Wajar dan sah-sah saja sebenarnya, asalkan tidak menimbulkan kerugian akibat fasilitas publik yang menjadi idle, ataupun diperlukannya anggaran tambahan yang sesungguhnya tidak diperlukan. Semangat yang wajib dikedepankan mungkin adalah optimasi dan efisiensi hingga arah gerak pembangunan dan laju pertumbuhan dapat berjalan secara signifikan.

Tapi mohon maaf, tampaknya itu bukan ranah amatan saya kali ini, gairah saya justru terpantik saat menikmati berjalan dan menghirup udara segar di pedestrian layang itu. Bersama beberapa wisatawan mancanegara yang tampaknya juga tertarik dengan konsep berjalan kaki dekat dengan pucuk dan tajuk tanaman berkayu keras seperti Mahoni yang cukup masif menghasilkan oksigen itu, saya menelusuri pojok-pojok menarik dan bahkan sempat duduk di keteduhan untuk mengetik menyelesaikan satu tulisan yang akan saya unggah sebelum pelaksanaan Jumatan.

Pada saat saya duduk itulah pandangan saya tertumbuk pada beberapa tumpuk sampah plastik di salah satu petak tanaman hias. Setelah lebih saya perhatikan, banyak juga sampah berupa bekas kemasan minuman dan makanan serta bungkus rokok tersebar di beberapa lokasi sekitar.

Padahal di salah satu sudut sangat jelas terlihat, telah disediakan kantong plastik hitam sebagai tempatbsampah sementara sebagai antisipasi jika pengunjung keberatan untuk membuang sampah di tempat sampah permanen yang memang terletak agak jauh.

Walhasil saya sempatkan diri untuk memunguti sampah-sampah itu dan meletakkannya di tempat yang telah disediakan. Mungkin hanya hal kecil itu yang bisa saya lakukan, di saat untuk penegakan aturan diperlukan ketegasan dari para pemilik otoritas yang telah dilengkapi dengan dasar aturan sebagau landas pijakan dalam melakukan tindakan.

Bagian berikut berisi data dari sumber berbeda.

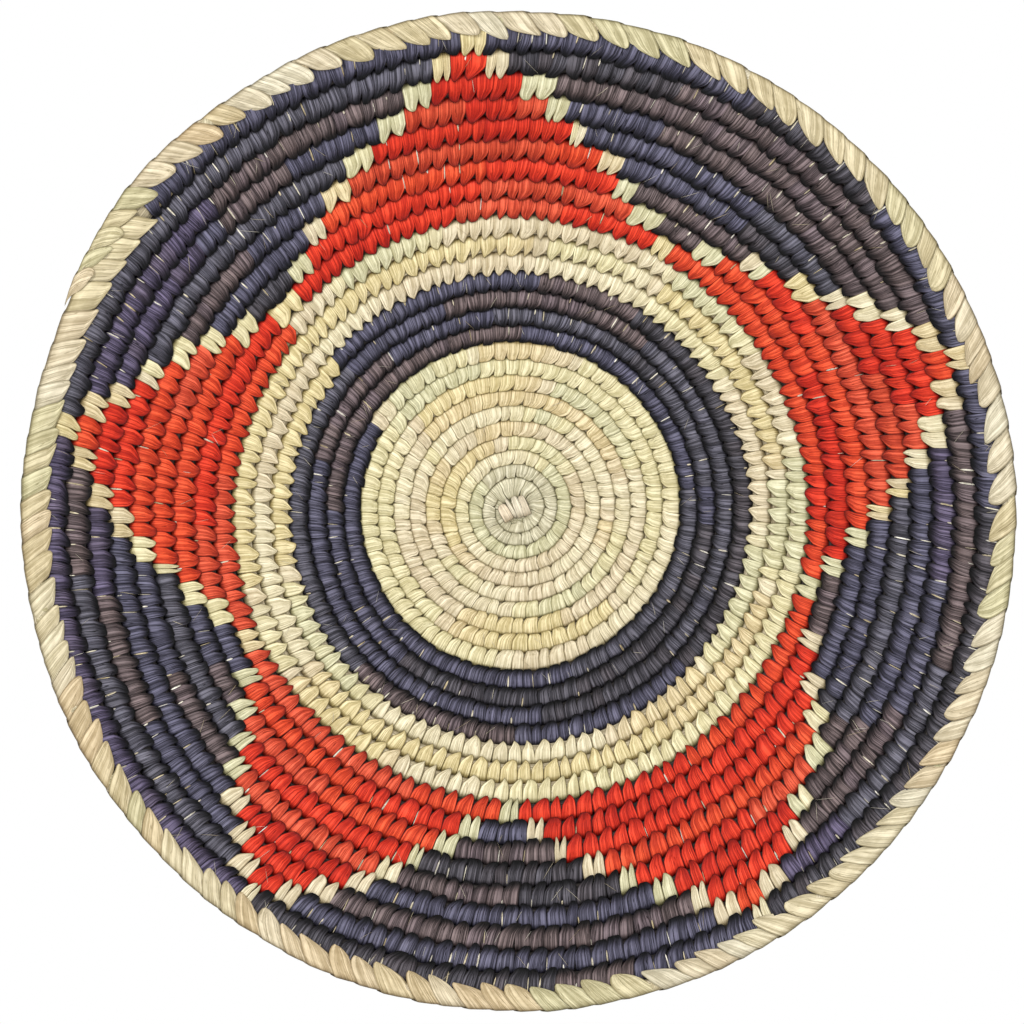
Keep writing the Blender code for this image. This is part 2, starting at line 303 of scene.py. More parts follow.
# %% The strip's faces and its maps
strip_points = np.array([vertex.co for vertex in strip_pattern.data.vertices])
strip_faces = np.array([face.vertices for face in strip_pattern.data.polygons])
bpy.data.objects.remove(strip_pattern)

point_width = np.repeat([width for _, _, width in LOOP], ACROSS)
point_across = np.tile([across for across, _ in COLUMNS], STATIONS)
point_outward = np.repeat(outward, ACROSS, 0)
UNDERSIDE = (2, 3)  # the faces of each station that lie against the bundle

strip_map = []
for station in range(STATIONS):
    for column in range(ACROSS):
        left = 0.5 + COLUMNS[column][0]
        right = 0.5 + COLUMNS[(column + 1) % ACROSS][0]
        if column in UNDERSIDE:
            left = 1.0 + 0.1 * UNDERSIDE.index(column)
            right = left + 0.1
        start, end = station / STATIONS, (station + 1) / STATIONS
        strip_map += [(start, left), (end, left), (end, right), (start, right)]
leaf_strip = (strip_faces, np.array(strip_map))
print("map corners:", len(strip_map))


# %% Many copies as one mesh
DOWN_OVER_ACROSS = 3


def bake_sheet(pattern_map, count):
    """One plot for each copy, about three times as many down the sheet as across it."""
    columns = max(1, round(math.sqrt(count / DOWN_OVER_ACROSS)))
    rows = math.ceil(count / columns)
    plot = np.arange(count)
    margin = 0.03
    inside = margin + (1 - 2 * margin) * pattern_map / pattern_map.max(0)
    corner = np.stack([plot % columns, plot // columns], 1)
    return (corner[:, None, :] + inside[None, :, :]) / (columns, rows)


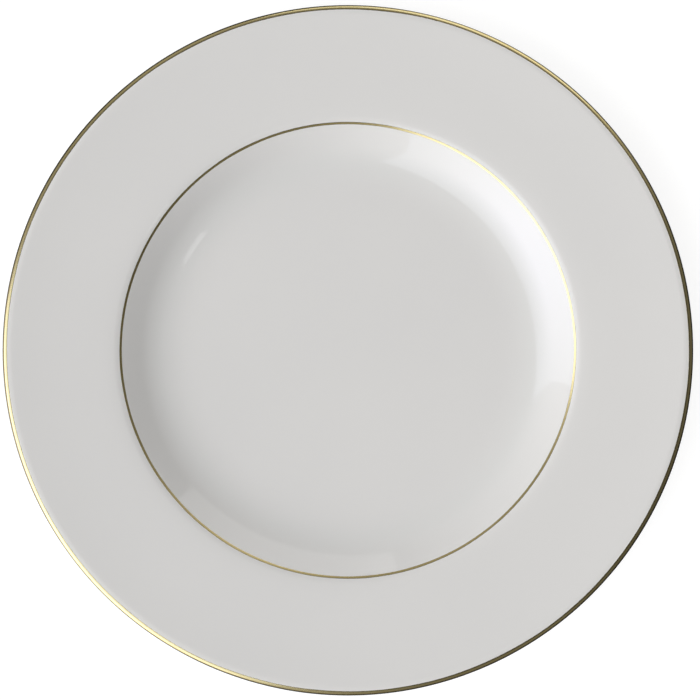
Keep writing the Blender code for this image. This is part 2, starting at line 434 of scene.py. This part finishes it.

Hampir semua sampah yang saya kumpulkan berbahan dasar plastik. Plastik sendiri adalah sebuah temuan teknologi yang telah memberikan kontribusi signifikan dalam konstruksi peradaban. Menghadirkan banyak kemudahan dan kebaikan, juga kepraktisan, meski di sisi lain tentu juga membawa ekses yang tidak selalu kita harapkan.

Menurut data dari Asosiasi Industri Plastik Indonesia (INAPLAS) dan Badan Pusat Statistik (BPS), Indonesia menghasilkan 64 juta ton sampah plastik per tahun. Dari jumlah ini, 85.000 tonnya adalah kantong plastik yang terbuang ke lingkungan.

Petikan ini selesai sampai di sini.